Вечер провел вдвоем с Гёте в самых разнообразных беседах. Он сказал, что намеревается включить в собрание сочинений свои «Письма из Швейцарии» от 1797 года. Затем речь зашла о «Вертере», которого он прочитал всего один раз, лет эдак через десять после его выхода в свет. Впрочем, не иначе он поступал и с другими своими произведениями. Далее мы заговорили о переводах, и он заметил, что ему очень трудно воссоздать по-немецки английские стихи.
— Когда пытаешься ударные односложные слова англичан передать немецкими многосложными или составными словами, разом утрачивается вся сила и энергия стиха.
О «Рамо» он сказал, что весь перевод продиктовал за один месяц.
Потом разговор переметнулся на естественные науки и кстати уж на то мелкодушие, что заставляет некоторых ученых пускаться в яростные споры из-за приоритета.
— Лучше всего я узнал людей, — сказал Гёте, — занимаясь науками. Мне это знание недешево обошлось, и я изрядно намучился, но тем не менее рад, что приобрел этот опыт.

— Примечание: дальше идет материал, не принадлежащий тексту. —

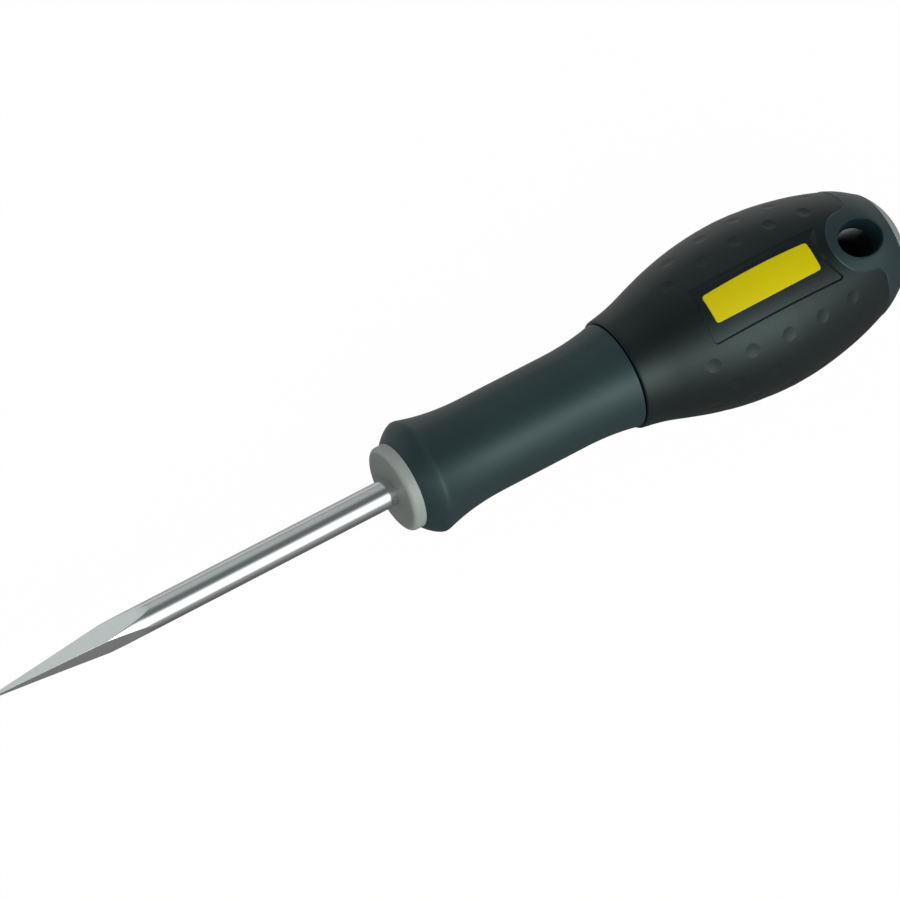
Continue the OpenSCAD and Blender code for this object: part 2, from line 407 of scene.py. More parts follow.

— Науки, — отвечал я, — почему-то живейшим образом пробуждают людской эгоизм, а стоит его расшевелить, и наружу проступают все прочие слабости человеческого характера.
— Вопросы науки, — отвечал Гёте, — зачастую являются вопросами существования. Одно-единственное открытие может прославить человека и заложить основу его житейского благополучия. От сюда эта беспощадность, это желание во что бы то ни стало удержать свое место в научном мире, эта ревность к воззрениям и мыслям другого. В области эстетики нравы куда более снисходительны. Мысль ведь, собственно, врожденное достояние каждого, все сводится к ее использованию, к ее обработке, и тут, понятно, меньше поводов для зависти. Одна мысль может лечь в основу сотен эпиграмм, сотен мелких стихотворений, и вопрос лишь в том, кто из поэтов облек ее в наилучшую, наикрасивейшую форму. В науке же обработка равна нулю— сила воздействия заключена в научном открытии, а тут уж стирается граница между всеобщим и субъективным, отдельные проявления законов природы подобны сфинксам— с места их не сдвинешь, они немы и существуют вне нас. Увиденный новый феномен— это открытие, а любое открытие— твоя собственность. Притронься кто-нибудь к чужой собственности— и сразу разгорятся страсти.